Reliable classification data helps investors understand what a bond is intended to finance, how proceeds are allocated, whether an external reviewer has assessed the framework, and how the issuer reports on outcomes. This information is increasingly important for asset managers, pension funds, insurers, banks, and other financial institutions that need to explain how sustainable bonds fit into investment mandates, regulatory disclosures, and net-zero strategies.
What ICE Brings to the Partnership
ICE is a major provider of financial market infrastructure, data, and technology. The company owns the New York Stock Exchange and provides services across exchanges, clearing houses, fixed income data, analytics, and environmental markets.
Its sustainable bond data offering is designed to identify debt instruments that are independently verified as following recognised sustainable bond principles. ICE’s datasets include information on use of proceeds, project categories, allocation reports, impact reports, intended contributions to the UN Sustainable Development Goals, EU Taxonomy-related data, and independent review details.
By contributing this classification data to the Climate Bonds Initiative’s research and sustainable bond universe, ICE will support a broader effort to improve the consistency of sustainable debt analysis. For market participants, this can make it easier to assess whether a bond’s label is backed by sufficient documentation and whether it meets relevant investor requirements.
Climate Bonds Initiative’s Role in Market Alignment
The Climate Bonds Initiative is an international non-profit organisation focused on mobilising capital for climate action. It is widely known for its Climate Bonds Standard and Certification scheme, as well as its research on green and sustainable debt markets.
The organization assesses labelled bonds using screening processes that evaluate climate alignment and market integrity. Its work is used by investors, policymakers, regulators, and issuers seeking to understand the development of sustainable finance markets and the role of debt instruments in supporting climate goals.
Through this partnership, Climate Bonds Initiative alignment indicators will be integrated into ICE’s sustainable bond solutions. This gives ICE clients access to additional signals on whether instruments align with climate-focused criteria and may support more robust portfolio analysis.
Addressing Greenwashing and Disclosure Concerns
The collaboration reflects a broader shift in sustainable finance from headline issuance volumes toward data quality and accountability. As labelled bonds have become more common, concerns around greenwashing, weak reporting, and inconsistent definitions have increased.
A sustainability label can provide a useful starting point, but it does not automatically confirm that a bond is ambitious, transparent, or aligned with net zero pathways. Investors need to assess the underlying framework, the financed assets or activities, the issuer’s transition strategy, and the quality of post-issuance reporting.
This is particularly relevant for sustainability-linked bonds and transition bonds. Unlike traditional use-of-proceeds green bonds, sustainability-linked bonds are tied to issuer-level targets, such as emissions reduction goals.
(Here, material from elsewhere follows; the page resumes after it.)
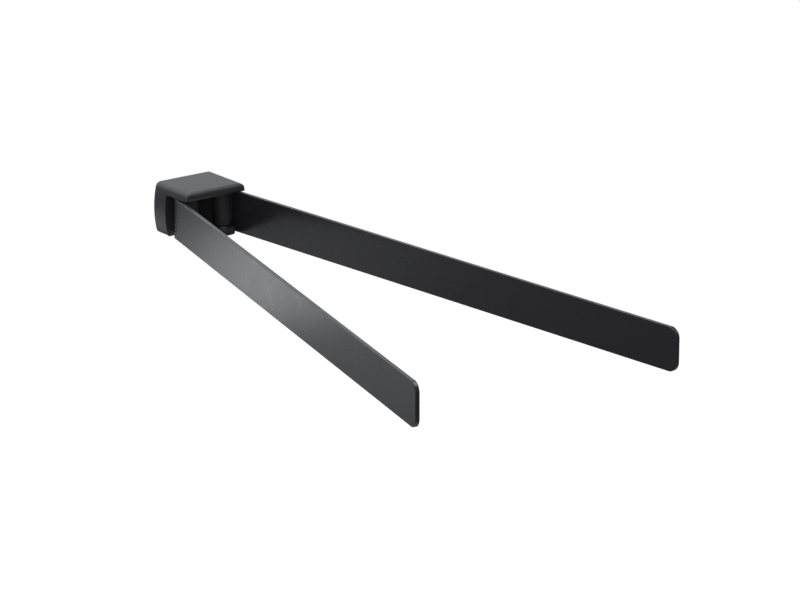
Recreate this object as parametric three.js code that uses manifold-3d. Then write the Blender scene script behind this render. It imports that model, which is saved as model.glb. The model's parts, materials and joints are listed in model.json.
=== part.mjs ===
// Two-arm swivel towel rail, millimetres, +Z up.
// The wall is the plane Y = 0 and the rail projects towards -Y; +X is to the right for someone facing
// the wall. The origin is the centre of the bracket's wall face.
//
// A cast bracket with a deep roof and a shorter jaw below holds two upright pivot pins. Each arm is a
// flat bar on edge, joined to a hinge sleeve that turns on its pin in flanged bushes between thrust
// washers. The bracket hangs on a concealed wall plate and is locked by a grub screw from below.

import * as THREE from 'three';
import { mergeVertices } from 'three/addons/utils/BufferGeometryUtils.js';
import Module from 'manifold-3d';

// ---- Bracket ---------------------------------------------------------------------------------------
const BODY_WIDTH = 52.5;
const BODY_SIDE_RADIUS = 72;
const BODY_CORNER_RADIUS = 4.2;
const ROOF_THICKNESS = 6.5;
const ROOF_TOP_RADIUS = 3.6;
const ROOF_LIP_RADIUS = 2.2;
const ROOF_PLAN_RADIUS = 1.8;
const ROOF_OVERHANG = 14;
const ROOF_SIDE_MARGIN = 2.2;
const WEB_THICKNESS = 14.2;
const WEB_FILLET = 1.2;
const WEB_TOE_RADIUS = 2.1;
const JAW_THICKNESS = 4.4;
const JAW_SETBACK = 3.7;
const JAW_CORNER_RADIUS = 5;
const NIB_DEPTH = 1.5;
const NIB_WIDTH = 4.1;
const NIB_INSET = 3.4;
const POCKET_WALL = 4;
const POCKET_FRONT_WALL = 4;
const POCKET_RADIUS = 2;

// ---- Pivots ----------------------------------------------------------------------------------------
const PIN_RADIUS = 2.5;
const PIN_THREAD_STEP = 0.5;
const PIN_THREAD_LENGTH = 4;
const PIN_HEAD_OVERHANG = 1.5;
const PIN_HEAD_HEIGHT = 2.2;
const PIN_SOCKET_RADIUS = 1.75;
const PIN_SOCKET_DEPTH = 1.5;
const BUSH_WALL = 1.6;
const BUSH_FLANGE_INSET = 0.45;
const BUSH_FLANGE_THICKNESS = 0.8;
const BUSH_SPACING = 5.7;
const WASHER_INSET = 0.25;
const WASHER_THICKNESS = 0.6;
const SLEEVE_WALL = 2.45;

// ---- Arms ------------------------------------------------------------------------------------------
const BAR_REACH = 440;
const BAR_TAIL = 4;
const BAR_HEIGHT = 30;
const BAR_THICKNESS = 3;
const BAR_TIP_RADIUS = 7;
const BAR_TAIL_RADIUS = 1;
const BAR_EDGE_RADIUS = 0.5;
const BAR_ROOF_CLEARANCE = 0.85;
const BAR_FOOT_CLEARANCE = 0.45;
const LEFT_ARM_ANGLE = -14.66;
const RIGHT_ARM_ANGLE = 5.54;

// ---- Wall plate and its screw ----------------------------------------------------------------------
const PLATE_THICKNESS = 2.5;
const PLATE_CLEARANCE = 0.8;
const PLATE_LIP_CLEARANCE = 0.7;
const PLATE_LIP_THICKNESS = 2;
const PLATE_LIP_INSET = 8.45;
const PLATE_CORNER_RADIUS = 2.5;
const WALL_SCREW_INSET = 8.45;
const WALL_SCREW_RADIUS = 2.4;
const WALL_SCREW_HEAD_RADIUS = 4.4;
const GRUB_RADIUS = 2.5;
const GRUB_SOCKET_RADIUS = 1.45;
const GRUB_SOCKET_DEPTH = 2.2;
const GRUB_RECESS = 0.4;

// ---- Clearances ------------------------------------------------------------------------------------
const RUNNING_CLEARANCE = 0.1;
const AXIAL_CLEARANCE = 0.1;
const STOP_CLEARANCE = 0.25;
const SEATED_GAP = 0.3;
const THREAD_CHAMFER = 0.5;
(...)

Their credibility often depends on whether the targets are material, measurable, time-bound, and ambitious enough to influence corporate behaviour.
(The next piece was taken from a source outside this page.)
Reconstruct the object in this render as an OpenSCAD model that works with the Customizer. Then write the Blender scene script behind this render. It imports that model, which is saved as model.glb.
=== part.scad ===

For transition bonds, the issue is even more complex. These instruments may be used by high-emitting sectors seeking to finance decarbonization activities, but investors need to distinguish credible transition finance from funding that could prolong carbon-intensive operations without meaningful emissions reductions.
Implications for Investors and Issuers
For investors, the ICE and Climate Bonds Initiative collaboration may improve access to structured data that supports due diligence, portfolio construction, risk management, and client reporting. Better data can help investors compare bonds across issuers, sectors, and geographies, while also identifying gaps in disclosure or alignment.
For issuers, the partnership signals that sustainable debt markets are becoming more data-driven. Companies, sovereigns, municipalities, and development finance institutions issuing labelled bonds will face higher expectations for transparency, documentation, and measurable impact.
Issuers that provide clear use-of-proceeds reporting, credible impact metrics, and independent external reviews may be better positioned to attract sustainability-focused capital. Those with weak reporting or vague frameworks may face greater scrutiny from investors and data providers.
Relevance for Net-Zero Finance
The net-zero transition requires large-scale investment in clean energy, resilient infrastructure, low-carbon transport, industrial decarbonization, and climate adaptation. Sustainable bonds are one of the tools available to mobilize this capital, but their effectiveness depends on market trust.
Data partnerships such as the one between ICE and the Climate Bonds Initiative can help strengthen that trust by improving the availability and consistency of information. This does not eliminate the need for investor judgement, regulatory oversight, or issuer accountability, but it provides a stronger foundation for analysis.
As sustainable finance matures, the market is likely to place more emphasis on evidence-based classification, climate alignment, and post-issuance reporting. Investors will increasingly want to know not only whether a bond is labelled sustainable, but whether it contributes meaningfully to climate and sustainability objectives.
A Step Toward More Transparent Sustainable Debt Markets
The ICE and Climate Bonds Initiative partnership is a practical development in the evolution of sustainable bond markets. It combines financial data infrastructure with climate-focused assessment expertise, addressing one of the sector’s most important needs: better information.
While the collaboration will not resolve every concern around greenwashing or inconsistent disclosure, it supports a more transparent and comparable market. For investors, issuers, and policymakers working on the net-zero transition, improved sustainable bond data can help direct capital more effectively and strengthen confidence in labelled finance instruments.